Research by myriad Conservative think tanks have found that, the moment an immigrant worker (whether working in the UK or for the UK) is offered citizenship, their economic contribution collapses and their burden on public services explodes. A typical example would be a hard-working twenty-something. After five years of hard graft, they may become eligible for Citizenship. No sooner is the ink dry than spouses and relatives join them, followed by children. Then, as they get older, healthcare and pension costs balloon.
Thus, offering citizenship completely undermines the rationale for immigration to offset an ageing workforce and rising dependency ratio. For that to happen, the productive immigrant worker needs to return home before they become a burden. If they do not, what you get instead is simply an unsustainable and politically unacceptable Ponzi scheme, with ever more migrants needed to look after ever more aging migrants.
Furthermore, because UK citizenship is so valuable, it acts as a ‘work perk’ enabling wealthy employers such as Goldman Sachs, to recruit huge amounts of cheap labour at will.
Foreign workers accept a sub-market wage to come to the UK because they know they can claim citizenship in a few years’ time, bringing with it all the benefits (worth hundreds of thousands) for themselves, their families and dependents.
Thus, cheap routes to citizenship are effectively using overburdened public services to subsidise employer wages, often for very wealthy companies.

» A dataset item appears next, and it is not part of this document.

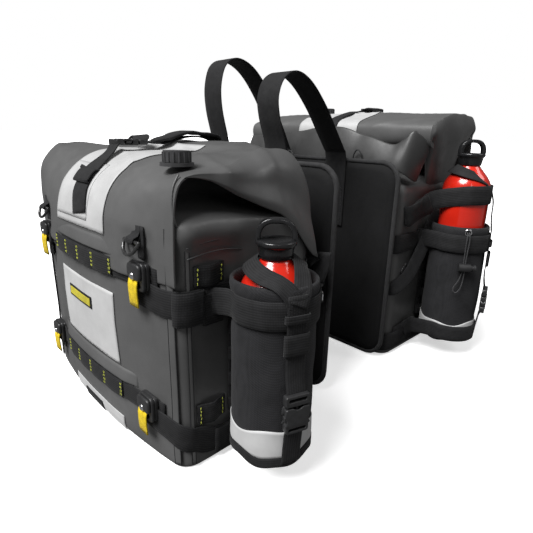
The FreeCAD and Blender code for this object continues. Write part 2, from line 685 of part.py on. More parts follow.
def bottle_cap(side):
    """Screw cap over the neck, with a finger loop on top."""
    base = BOTTLE_LIFT[side] + CAP_START
    centre = (HOLSTER_X, HOLSTER_V)
    cap = rod((*centre, base), (0, 0, 1), CAP_R - 1.0, CAP_BODY)
    lip = rod((*centre, base + CAP_BODY - 6.0), (0, 0, 1), CAP_R, 6.0)
    bore = rod((*centre, base - 1.0), (0, 0, 1), NECK_R + RUNNING, 17.5)
    top = base + CAP_BODY
    half = CAP_R - 1.0
    k = 12.0 * (1.0 - math.sqrt(0.5))

    def outline(grow, low):
        """Edges of the loop's outline in the x-z plane, pulled in by grow."""
        x0, x1 = HOLSTER_X - half + grow, HOLSTER_X + half - grow
        z1 = top + CAP_LOOP - grow
        v = HOLSTER_V - 6.0
        r = 12.0 - grow
        return [
            line((x0, v, low), (x0, v, z1 - r)),
            arc((x0, v, z1 - r), (x0 + k - 0.3 * grow, v, z1 - k + 0.3 * grow), (x0 + r, v, z1)),
            line((x0 + r, v, z1), (x1 - r, v, z1)),
            arc((x1 - r, v, z1), (x1 - k + 0.3 * grow, v, z1 - k + 0.3 * grow), (x1, v, z1 - r)),
            line((x1, v, z1 - r), (x1, v, low)),
            line((x1, v, low), (x0, v, low)),
        ]
    loop = extrude_wire(outline(0.0, top - 1.0), (0, 12.0, 0))
    gap = extrude_wire(outline(4.0, top + 2.0), (0, 12.0, 0))
    handle = loop.cut(gap)
    handle.rotate(Vector(HOLSTER_X, HOLSTER_V, 0), Vector(0, 0, 1), LOOP_TURN[side])
    return fuse([cap, lip, handle]).cut(bore)


def shoulder_leg(face, neck):
    """The right strap's slanting leg, from the holster's front up to the bottle's shoulder."""
    low = HOLSTER_TOP + 2.0
    inner = HOLSTER_X + BOTTLE_R + 2.0
    points = [(face[0], low), (face[1], low), (inner + WEB, neck - 6.0), (inner, neck - 6.0)]
    corners = [Vector(x, HOLSTER_V - NARROW_WEB / 2.0, z) for x, z in points]
    return Part.Face(Part.makePolygon(corners + corners[:1])).extrude(Vector(0, NARROW_WEB, 0))


def bottle_straps(side):
    """The strap up the holster's front, its upper leg and the loop round the neck."""
    half = NARROW_WEB / 2.0
    face = (HOLSTER_FACE - WEB - 0.2, HOLSTER_FACE - 0.2)
    across = (HOLSTER_V - half, HOLSTER_V + half)
    neck = BOTTLE_LIFT[side] + 229.0
    lower = round_holster(box(face, across, (HOLSTER_FLOOR, HOLSTER_BUCKLE_Z + 2.0)))
    top = HOLSTER_TOP + 4.0
    upper = round_holster(box(face, across, (HOLSTER_BUCKLE_Z + HOLSTER_BUCKLE[2] + 4.0, top)))
    collar = ring((HOLSTER_X, HOLSTER_V), BOTTLE_R + 1.0, BOTTLE_R + 1.0 + WEB, (neck - 24.0, neck - 2.0))
    front_half = box((HOLSTER_X - 12.0, HOLSTER_X + 60.0), (0.0, BAG_WIDTH), (neck - 30.0, neck + 5.0))
    collar = collar.common(front_half)
    if side == "left":
        return Part.makeCompound([lower, upper, collar])
    return Part.makeCompound([lower, fuse([upper, round_holster(shoulder_leg(face, neck)), collar])])


# ---------------------------------------------------------------- back panel
def back_panel(side):
    """A flat padded panel with rounded corners that rests against the motorcycle."""
    x = (REAR_X + 4.0, END_X + 3.0)
    z = (4.0, PANEL_TOP)
    r = 36.0
    v = PANEL_V[side]
    k = r * (1.0 - math.sqrt(0.5))
    edges = [
        line((x[0] + r, v, z[0]), (x[1] - r, v, z[0])),
        arc((x[1] - r, v, z[0]), (x[1] - k, v, z[0] + k), (x[1], v, z[0] + r)),
        line((x[1], v, z[0] + r), (x[1], v, z[1] - r)),
        arc((x[1], v, z[1] - r), (x[1] - k, v, z[1] - k), (x[1] - r, v, z[1])),
        line((x[1] - r, v, z[1]), (x[0] + r, v, z[1])),
        arc((x[0] + r, v, z[1]), (x[0] + k, v, z[1] - k), (x[0], v, z[1] - r)),
        line((x[0], v, z[1] - r), (x[0], v, z[0] + r)),
        arc((x[0], v, z[0] + r), (x[0] + k, v, z[0] + k), (x[0] + r, v, z[0])),
    ]
    return extrude_wire(edges, (0, PANEL_THICK, 0))


# ---------------------------------------------------------------- yoke
YOKE_ROOT_Y = {
    "left": -OUTER + PANEL_V["left"] + PANEL_THICK + 0.3 + YOKE_WEB / 2,
    "right": OUTER - PANEL_V["right"] - PANEL_THICK - 0.3 - YOKE_WEB / 2,
}
# Midline of each strap between its roots, as (y, z).
YOKE_PATH = {
    "front_yoke_strap": [(-70.0, 418.0), (-83.0, 454.0), (-87.0, 486.0), (-74.0, 514.0), (-45.0, 526.0),
                         (-8.0, 513.0), (34.0, 476.0), (72.0, 430.0)],
    "rear_yoke_strap": [(-73.0, 424.0), (-85.0, 470.0), (-87.0, 510.0), (-75.0, 545.0), (-46.0, 558.0),
                        (-6.0, 544.0), (34.0, 504.0), (72.0, 446.0)],
}


def yoke_strap(name):
    """One webbing strap that arches over the seat from panel to panel."""
    path = [(YOKE_ROOT_Y["left"], YOKE_ROOT_Z + 0.7)] + YOKE_PATH[name]
    path.append((YOKE_ROOT_Y["right"], YOKE_ROOT_Z + 0.7))
    x0 = YOKE_X[name] - YOKE_WIDTH / 2
    sides = []
    for lift in (-YOKE_WEB / 2, YOKE_WEB / 2):
        points = []
        for i, (y, z) in enumerate(path):
            before = path[max(i - 1, 0)]
            after = path[min(i + 1, len(path) - 1)]
            dy, dz = after[0] - before[0], after[1] - before[1]
            if i in (0, len(path) - 1):
                dy, dz = 0.0, (1.0 if i == 0 else -1.0)
            length = math.hypot(dy, dz)
            points.append(Vector(x0, y - dz / length * lift, z + dy / length * lift))
        curve = Part.BSplineCurve()
        curve.interpolate(points)
        sides.append((curve.toShape(), points))
    (low, low_points), (high, high_points) = sides
    edges = [low, Part.makeLine(low_points[-1], high_points[-1]), high,
             Part.makeLine(high_points[0], low_points[0])]
    wire = Part.Wire(Part.__sortEdges__(edges))
    return Part.Face(wire).extrude(Vector(YOKE_WIDTH, 0, 0))


# ---------------------------------------------------------------- drawcord on the right holster
GROMMET_Z = HOLSTER_TOP - 7.0
COLLAR_OUT = HOLSTER_R + 2.0
LOCK_Z = GROMMET_Z - 66.0
CORD_OUT = COLLAR_OUT + 7.0
# The cord's route round its loop, as (sideways, outwards from the holster's axis, height
# from the grommet).
CORD_ROUTE = [
    (1.7, COLLAR_OUT + 1.3, 0.0),
    (1.8, COLLAR_OUT + 5.6, -1.4),
    (2.3, COLLAR_OUT + 8.0, -7.0),
    (2.8, COLLAR_OUT + 8.2, -17.0),
    (2.2, CORD_OUT + 0.3, -34.0),
    (1.7, CORD_OUT, -56.0),
    (1.9, CORD_OUT - 0.1, -78.0),
    (6.5, CORD_OUT - 0.6, -95.0),
    (13.0, CORD_OUT - 1.2, -105.0),
    (13.5, CORD_OUT - 1.6, -115.0),
    (6.5, CORD_OUT - 1.4, -118.5),
    (0.5, CORD_OUT - 0.9, -109.0),
    (-1.9, CORD_OUT - 0.4, -94.0),
    (-1.9, CORD_OUT, -76.0),
    (-1.7, CORD_OUT, -55.0),
    (-2.1, CORD_OUT + 0.3, -34.0),
    (-2.8, COLLAR_OUT + 8.2, -17.0),
    (-2.3, COLLAR_OUT + 8.0, -7.0),
    (-1.8, COLLAR_OUT + 5.6, -1.4),
    (-1.7, COLLAR_OUT + 1.3, 0.0),
]


def holster_point(side_way, out, z):
    turn = math.radians(CORD_ANGLE)
    x = HOLSTER_X + out * math.cos(turn) - side_way * math.sin(turn)
    v = HOLSTER_V + out * math.sin(turn) + side_way * math.cos(turn)
    return Vector(x, v, z)


def cord_directions():
    """Outwards and sideways unit vectors at the grommet."""
    turn = math.radians(CORD_ANGLE)
    return Vector(math.cos(turn), math.sin(turn), 0), Vector(-math.sin(turn), math.cos(turn), 0)


def grommet():
    outwards = cord_directions()[0]
    centre = holster_point(0.0, COLLAR_OUT + 0.05, GROMMET_Z)
    plate = Part.makeCylinder(7.0, 1.2, centre, outwards)
    return plate.cut(Part.makeCylinder(3.6, 3.0, centre - outwards, outwards))


def drawcord():
    """Straight runs joined by tangent arcs, swept with a round section."""
    points = [holster_point(s, out, GROMMET_Z + z) for s, out, z in CORD_ROUTE]
    edges = []
    radii = []
    here = points[0]
    for before, corner, after in zip(points, points[1:], points[2:]):
        back = (before - corner)
        ahead = (after - corner)
        run = min(back.Length, ahead.Length)
        back.normalize()
        ahead.normalize()
        cut = 0.45 * run
        turn = math.pi - back.getAngle(ahead)
        radii.append(cut / math.tan(turn / 2.0))
        start = corner + back * cut
        end = corner + ahead * cut
        inwards = back + ahead
        inwards.normalize()
        reach = radii[-1] * (1.0 / math.cos(turn / 2.0) - 1.0)
        edges.append(Part.LineSegment(here, start).toShape())
        edges.append(Part.Arc(start, corner + inwards * reach, end).toShape())
        here = end
    edges.append(Part.LineSegment(here, points[-1]).toShape())
    wire = Part.Wire(edges)
    first = (points[1] - points[0])
    section = Part.Wire(Part.makeCircle(CORD_R, points[0], first))
    tube = wire.makePipeShell([section], True, True)
    print("drawcord length %.1f mm" % wire.Length)
    print("drawcord radii", [round(r, 1) for r in radii])
    print("drawcord volume %.1f of %.1f" % (tube.Volume, wire.Length * math.pi * CORD_R ** 2))
    return tube


LOCK_R = 7.5
PLUNGER_R = 4.6
PLUNGER_TRAVEL = 5.0


def cord_slot(low, high):
    """A slot, up through the lock, that the two strands pass with room to spare."""
    outwards = cord_directions()[0]
    corner = holster_point(low, CORD_OUT - 1.9, LOCK_Z - 12.0)
    slot = Part.makeBox(high - low, 3.8, 24.0)
    turn = CORD_ANGLE + 90.0
    slot = slot.rotated(Vector(0, 0, 0), Vector(0, 0, 1), turn)
    return slot.translated(corner + outwards * 3.8)


def lock_rod(start, radius, length):
    """A cylinder along the lock's axis, from a distance short of the strands."""
    towards_button = cord_directions()[1] * -1.0
    return Part.makeCylinder(radius, length, holster_point(-start, CORD_OUT, LOCK_Z), towards_button)


def cord_lock():
    barrel = lock_rod(-10.0, LOCK_R, 21.0)
    bore = lock_rod(-7.0, PLUNGER_R + RUNNING, 20.0)
    return barrel.cut(bore).cut(cord_slot(-3.8, 3.8))


def lock_plunger():
    stem = lock_rod(-1.5, PLUNGER_R, 18.0)
    button = lock_rod(11.3 + PLUNGER_TRAVEL, 6.2, 4.0)
    return fuse([stem, button]).cut(cord_slot(-3.8 - PLUNGER_TRAVEL, 3.8))


# ---------------------------------------------------------------- write every node
def write_bag(side):
    socket, prong = holster_buckle()
    top_socket, top_prong = top_buckle(side)
    nodes = {
        "shell": shell(),
        "roll_top": roll_top(side),
        "inner_stiffeners": inner_stiffeners(side),
        "reflective_trim": reflective_trim(side),
        "label": label(),
        "edge_rails": edge_rails(),
        "webbing_loops": webbing_loops(side),
        "anchor_buckles": anchor_buckles(),
        "rivets": rivets(side),
        "pull_tabs": pull_tabs(),
        "front_d_ring": d_ring("front_d_ring"),
        "rear_d_ring": d_ring("rear_d_ring"),
        "side_straps": side_straps(),
        "valve_seat": valve_seat(side),
        "valve_knob": valve_knob(side),
        "top_strap": top_strap(side),
        "top_buckle_socket": top_socket,
        "top_buckle_prong": top_prong,
        "holster": holster(),
        "bottle": bottle(side),
        "bottle_cap": bottle_cap(side),
        "bottle_straps": bottle_straps(side),
        "holster_buckle_socket": socket,
        "holster_buckle_prong": prong,
        "back_panel": back_panel(side),
    }
    for name, shape in nodes.items():
        export(side + "_" + name, place(shape, side))


for bag_side in ("left", "right"):
    write_bag(bag_side)
for strap_name in YOKE_X:
    export(strap_name, yoke_strap(strap_name))
export("snap_hook", place(snap_hook(), "left"))
export("snap_gate", place(snap_gate(), "left"))
export("drawcord", place(drawcord(), "right"))
export("cord_lock", place(cord_lock(), "right"))
export("lock_plunger", place(lock_plunger(), "right"))
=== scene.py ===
"""Looks for a pair of roll-top motorcycle saddlebags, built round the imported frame.

Bag coordinates are millimetres (x, v, z): x along the bag, v inwards from the outer face,
z up. They are turned into the pair's frame, in metres, only when a mesh is written.
"""

import math

import bmesh
import bpy
import numpy as np
from mathutils import Matrix, Vector
from mathutils import noise as mnoise

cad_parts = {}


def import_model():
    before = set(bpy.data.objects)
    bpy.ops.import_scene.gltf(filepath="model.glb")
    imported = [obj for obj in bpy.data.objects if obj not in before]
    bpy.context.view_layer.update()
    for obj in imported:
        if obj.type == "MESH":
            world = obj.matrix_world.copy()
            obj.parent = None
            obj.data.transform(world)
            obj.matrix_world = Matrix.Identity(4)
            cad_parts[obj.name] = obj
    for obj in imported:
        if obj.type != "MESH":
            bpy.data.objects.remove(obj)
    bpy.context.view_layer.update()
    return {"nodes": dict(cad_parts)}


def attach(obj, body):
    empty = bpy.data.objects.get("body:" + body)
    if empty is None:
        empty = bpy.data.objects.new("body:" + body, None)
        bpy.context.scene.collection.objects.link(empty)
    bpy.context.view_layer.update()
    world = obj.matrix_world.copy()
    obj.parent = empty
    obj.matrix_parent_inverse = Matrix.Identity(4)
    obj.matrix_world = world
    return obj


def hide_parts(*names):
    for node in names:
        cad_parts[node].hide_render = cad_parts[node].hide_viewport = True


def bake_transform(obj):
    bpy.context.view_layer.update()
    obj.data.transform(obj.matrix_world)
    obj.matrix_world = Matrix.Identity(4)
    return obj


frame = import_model()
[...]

Lastly and tragically, because we are giving something so valuable away so cheaply, we encourage fraud and criminality on an industrial scale. Sham marriages alone are estimated to number 10000-20000 a year, often resulting in incredible suffering and abuse. Endless schemes have been rolled out to reduce this, but to little avail. The simple act of charging more of a market rate would be far more effective in preventing it.